• WRITTEN EXERCISE
Nothing outside the stretch should be returned: give exactly the lines from the line containing "over the origin." through the line containing "for member in", including both.

• SUPPLIED ENTRIES
════════════════
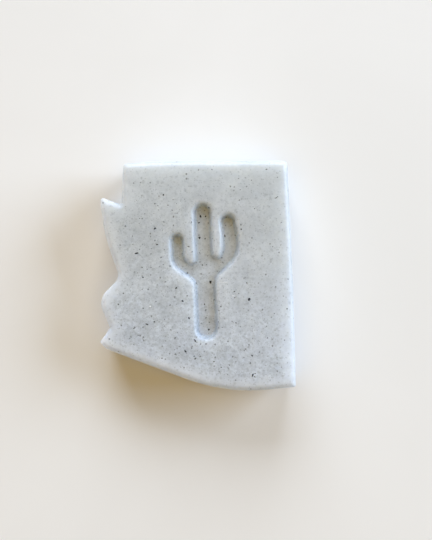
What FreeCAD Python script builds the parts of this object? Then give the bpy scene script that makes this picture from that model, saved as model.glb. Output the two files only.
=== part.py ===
# Bar of soap, cast in one piece: a flat bar in the outline of a desert state, with
# a saguaro cactus sunk into its face.
#
# Millimetres, +Z up. The bar lies on its plain back: the origin is the middle of that
# back, +Y points to the top edge of the outline and +X to its long straight side.

import FreeCAD
import Part
import Sketcher

import math
import os

Vector = FreeCAD.Vector

# Sizes
# Each row is an alias, its value and what it measures. Heights on the left side are
# measured from the bar's middle, insets from its left or right limit.

SIZES = (
    ("width", 71.5, "left limit to right limit"),
    ("length", 84.1, "bottom limit to top limit"),
    ("thickness", 24.0, "back to face"),
    ("face_radius", 2.3, "round-over where the face meets the sides"),
    ("back_radius", 0.8, "round-over where the back meets the sides"),

    ("top_left_inset", 9.15, "top left corner, in from the left limit"),
    ("top_left_drop", 0.5, "top left corner, below the top limit"),
    ("top_left_radius", 1.7, "top left corner"),
    ("crown_inset", 26.8, "highest point of the top edge, in from the left limit"),
    ("crown_rise", 0.12, "its corner, above the top limit"),
    ("crown_radius", 400.0, "bow of the top edge"),
    ("top_right_inset", 2.1, "top right corner, in from the right limit"),
    ("top_right_drop", 0.35, "top right corner, below the top limit"),
    ("top_right_radius", 1.9, "top right corner"),
    ("right_bow_inset", 0.6, "middle of the right side, in from the right limit"),
    ("right_bow_radius", 1500.0, "bow of the right side"),
    ("bottom_right_rise", 1.0, "bottom right corner, above the bottom limit"),
    ("bottom_right_radius", 1.0, "bottom right corner"),
    ("bend_inset", 25.6, "bend of the bottom edge, in from the right limit"),
    ("bend_drop", 1.2, "its corner, below the bottom limit"),
    ("bend_radius", 66.0, "bend of the bottom edge"),

    ("heel_inset", 2.65, "last bend before the left point, in from the left limit"),
    ("heel_drop", 2.65, "its corner, below the left point's"),
    ("heel_radius", 8.0, "last bend before the left point"),
    ("point_outset", 0.25, "left point's corner, out from the left limit"),
    ("point_height", 23.85, "left point's corner, below the middle"),
    ("point_radius", 1.0, "left point"),
    ("notch_inset", 3.6, "lower notch, in from the left limit"),
    ("notch_rise", 5.4, "lower notch, above the left point's corner"),
    ("notch_radius", 0.6, "lower notch"),
    ("belly_outset", 0.75, "belly's corner, out from the left limit"),
    ("belly_height", 8.2, "belly's corner, below the middle"),
    ("belly_radius", 7.0, "belly of the left side"),
    ("flank_inset", 1.7, "bend of the upper flank, in from the left limit"),
    ("flank_height", 16.0, "its corner, above the middle"),
    ("flank_radius", 66.0, "bow of the upper flank"),
    ("waist_depth", 5.7, "waist of the left side, in from the flank's bend"),
    ("waist_height", 0.1, "waist's corner, below the middle"),
    ("waist_radius", 4.0, "waist of the left side"),
    ("tab_inset", 0.6, "upper point's corner, in from the left limit"),
    ("tab_height", 29.6, "upper point's corner, above the middle"),
    ("tab_radius", 1.1, "upper point"),
    ("step_inset", 8.45, "step under the left edge, in from the left limit"),
    ("step_height", 26.55, "step, above the middle"),
    ("step_radius", 0.6, "step under the left edge"),

    ("cactus_x", 3.6, "foot of the cactus, right of the middle"),
    ("cactus_y", 23.1, "foot of the cactus, below the middle"),
    ("cactus_lean", 1.6, "lean of the trunk to the left, degrees"),
    ("cactus_height", 49.55, "foot to crown of the trunk"),
    ("recess_depth", 3.0, "face to floor of the recess"),
    ("recess_draft", 18.0, "slope of the recess walls, degrees"),
    ("recess_floor_radius", 0.6, "hollow where the walls meet the floor"),
    ("recess_rim_radius", 1.3, "round-over where the walls meet the face"),
    ("round_end_flat", 0.2, "flat left in the middle of each round end"),
    ("crotch_radius", 1.3, "crotch between an arm and the trunk"),

    ("trunk_foot_width", 8.1, "trunk below the arms"),
    ("trunk_crown_width", 6.8, "trunk above the arms"),

    ("left_arm_gap", 3.65, "trunk's side above the arms to the left arm"),
    ("left_arm_width", 5.1, "left arm, across"),
    ("left_arm_top", 38.95, "tip of the left arm, above the foot"),
    ("left_pit_height", 21.25, "left arm's underside at the trunk, above the foot"),
    ("left_pit_radius", 4.5, "left arm's underside at the trunk"),
    ("left_elbow_rise", 5.9, "outer corner of the left elbow, above the underside"),
    ("left_elbow_radius", 7.5, "outer corner of the left elbow"),
    ("left_root_rise", 4.5, "left arm's upper side at the trunk, above its underside"),
    ("left_bend_rise", 4.4, "inner corner of the left elbow, above the upper side"),
    ("left_bend_radius", 3.4, "inner corner of the left elbow"),

    ("right_arm_gap", 3.15, "trunk's side above the arms to the right arm"),
    ("right_arm_width", 6.35, "right arm, across"),
    ("right_arm_lean", 1.3, "tip of the right arm, back towards the trunk"),
    ("right_arm_top", 45.25, "tip of the right arm, above the foot"),
    ("right_tip_width", 5.5, "tip of the right arm, across"),
    ("right_inner_forearm", 3.7, "upright stretch of the right arm, from its inner corner"),
    ("right_outer_forearm", 6.7, "upright stretch of the right arm, from its outer corner"),
    ("right_wrist_radius", 14.0, "where the right arm starts to lean back"),
    ("right_pit_height", 22.0, "right arm's underside at the trunk, above the foot"),
    ("right_pit_radius", 4.5, "right arm's underside at the trunk"),
    ("right_elbow_rise", 7.9, "outer corner of the right elbow, above the underside"),
    ("right_elbow_radius", 9.5, "outer corner of the right elbow"),
    ("right_crotch_height", 22.65, "right arm's upper side at the trunk, above the foot"),
    ("right_bend_rise", 10.25, "inner corner of the right elbow, above the upper side"),
    ("right_bend_radius", 4.4, "inner corner of the right elbow"),
)


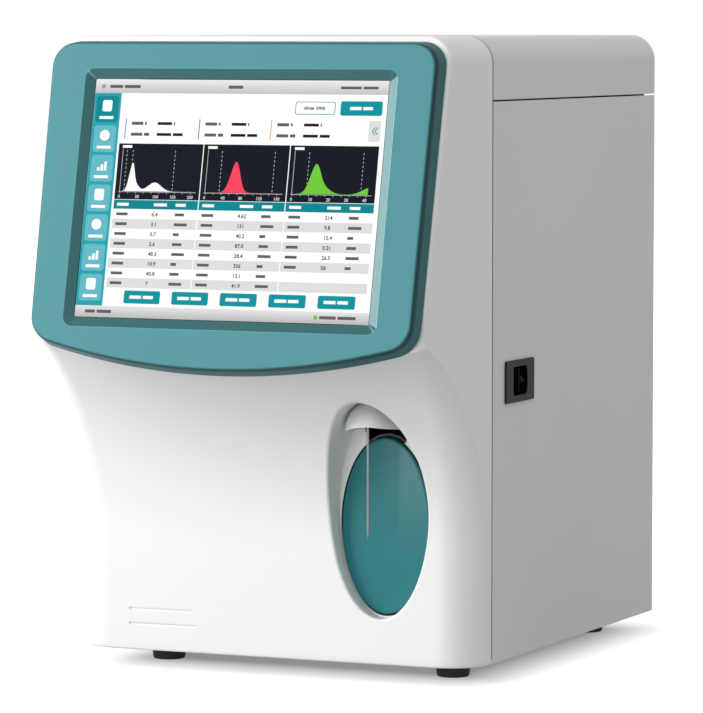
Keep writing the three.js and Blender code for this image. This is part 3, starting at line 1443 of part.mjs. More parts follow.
piece("power_supply", block([supplyX - supplyWidth / 2, supplyX + supplyWidth / 2],
  [supplyRear - supplyDepth, supplyRear], [floorZ + gap, floorZ + gap + supplyHeight]), zincSheet);

// The main board stands off the partition, with a few large parts on its outer face.
function makeMainBoard() {
  const boardX = partitionX - standoff;
  const face = boardX - boardThickness;
  const [rear, top] = [boardY + boardLength, boardZ + boardHeight];
  const panel = block([face, boardX], [boardY, rear], [boardZ, top]);
  const posts = [boardY + standoffInset, rear - standoffInset].flatMap((y) =>
    [boardZ + standoffInset, top - standoffInset].map((z) => rod("x", [y, z], standoffRadius,
      [boardX - boardThickness / 2, partitionX - gap], 12)));
  const chips = chipShares.map(([alongShare, upShare, sizeShare]) => {
    const reach = chipSize * sizeShare / 2;
    const [y, z] = [boardY + boardLength * alongShare, boardZ + boardHeight * upShare];
    return block([face - chipHeight, face + boardThickness / 2],
      [y - reach, y + reach], [z - reach, z + reach]);
  });
  const connector = block([face - edgeConnectorDepth, face + boardThickness / 2],
    edgeConnectorShares.map((share) => boardY + boardLength * share),
    [boardZ + chipHeight, boardZ + chipHeight + edgeConnectorHeight]);
  return join(panel, ...posts, ...chips, connector);
}

piece("main_board", makeMainBoard(), boardGreen);

// The finished part stands on its feet, with the middle of its outline over the origin.
const extent = new THREE.Box3().setFromObject(machine, true);
machine.position.set(-(extent.min.x + extent.max.x) / 2, -(extent.min.y + extent.max.y) / 2, -extent.min.z);
machine.updateMatrixWorld(true);
export default machine;
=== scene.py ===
# %% [markdown]
# A benchtop blood analyzer: a moulded white front with a tilted touch display and an oval sample bay,
# on a sheet metal body with a service door on the right.
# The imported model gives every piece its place. This file gives the pieces that show their fine surfaces
# and gives everything its finish.

# %% Load the model
import json
import math

import bmesh
import bpy
import numpy as np
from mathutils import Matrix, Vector

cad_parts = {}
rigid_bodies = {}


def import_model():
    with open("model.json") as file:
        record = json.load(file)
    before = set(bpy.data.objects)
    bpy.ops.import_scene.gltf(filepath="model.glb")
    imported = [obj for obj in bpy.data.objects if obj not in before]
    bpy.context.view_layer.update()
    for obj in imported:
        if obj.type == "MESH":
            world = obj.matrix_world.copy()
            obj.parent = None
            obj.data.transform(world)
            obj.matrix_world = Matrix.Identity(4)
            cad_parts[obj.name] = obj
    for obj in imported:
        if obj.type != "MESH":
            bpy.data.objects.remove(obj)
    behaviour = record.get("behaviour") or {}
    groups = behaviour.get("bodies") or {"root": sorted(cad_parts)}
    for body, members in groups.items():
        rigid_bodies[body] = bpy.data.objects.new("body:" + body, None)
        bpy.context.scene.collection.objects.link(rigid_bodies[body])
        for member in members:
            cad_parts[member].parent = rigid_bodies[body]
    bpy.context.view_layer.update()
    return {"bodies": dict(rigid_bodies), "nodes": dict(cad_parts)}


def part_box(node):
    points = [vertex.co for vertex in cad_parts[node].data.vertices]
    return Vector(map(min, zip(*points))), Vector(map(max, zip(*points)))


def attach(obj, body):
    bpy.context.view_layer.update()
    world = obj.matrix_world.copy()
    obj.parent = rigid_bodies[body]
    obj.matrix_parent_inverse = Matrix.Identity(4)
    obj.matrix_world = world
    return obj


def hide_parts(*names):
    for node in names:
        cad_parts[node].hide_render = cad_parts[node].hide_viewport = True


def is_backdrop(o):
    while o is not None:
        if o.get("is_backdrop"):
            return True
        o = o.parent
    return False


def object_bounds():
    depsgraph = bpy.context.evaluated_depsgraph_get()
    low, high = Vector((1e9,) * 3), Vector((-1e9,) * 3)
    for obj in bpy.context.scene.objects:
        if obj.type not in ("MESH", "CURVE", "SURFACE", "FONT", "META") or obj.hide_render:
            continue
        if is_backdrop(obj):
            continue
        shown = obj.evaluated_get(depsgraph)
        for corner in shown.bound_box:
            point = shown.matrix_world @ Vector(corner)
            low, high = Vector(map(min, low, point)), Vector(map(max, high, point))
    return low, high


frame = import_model()
nodes = frame["nodes"]

# %% [markdown]
# All shapes below are worked out in millimetres, in the maker's own frame: x to the right of the middle,
# y behind the seam of the front cover, z over the cover's lower edge. The model's boxes say where that
# frame lies, so nothing is fitted by eye.

# %% Places that the model gives
MM = 0.001
GAP = 0.3


def corners(node):
    """The lowest and highest corner of a node, in millimetres."""
    return tuple(np.array(corner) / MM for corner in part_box(node))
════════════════
• REPLY
// The finished part stands on its feet, with the middle of its outline over the origin.
const extent = new THREE.Box3().setFromObject(machine, true);
machine.position.set(-(extent.min.x + extent.max.x) / 2, -(extent.min.y + extent.max.y) / 2, -extent.min.z);
machine.updateMatrixWorld(true);
export default machine;
=== scene.py ===
# %% [markdown]
# A benchtop blood analyzer: a moulded white front with a tilted touch display and an oval sample bay,
# on a sheet metal body with a service door on the right.
# The imported model gives every piece its place. This file gives the pieces that show their fine surfaces
# and gives everything its finish.

# %% Load the model
import json
import math

import bmesh
import bpy
import numpy as np
from mathutils import Matrix, Vector

cad_parts = {}
rigid_bodies = {}


def import_model():
    with open("model.json") as file:
        record = json.load(file)
    before = set(bpy.data.objects)
    bpy.ops.import_scene.gltf(filepath="model.glb")
    imported = [obj for obj in bpy.data.objects if obj not in before]
    bpy.context.view_layer.update()
    for obj in imported:
        if obj.type == "MESH":
            world = obj.matrix_world.copy()
            obj.parent = None
            obj.data.transform(world)
            obj.matrix_world = Matrix.Identity(4)
            cad_parts[obj.name] = obj
    for obj in imported:
        if obj.type != "MESH":
            bpy.data.objects.remove(obj)
    behaviour = record.get("behaviour") or {}
    groups = behaviour.get("bodies") or {"root": sorted(cad_parts)}
    for body, members in groups.items():
        rigid_bodies[body] = bpy.data.objects.new("body:" + body, None)
        bpy.context.scene.collection.objects.link(rigid_bodies[body])
        for member in members:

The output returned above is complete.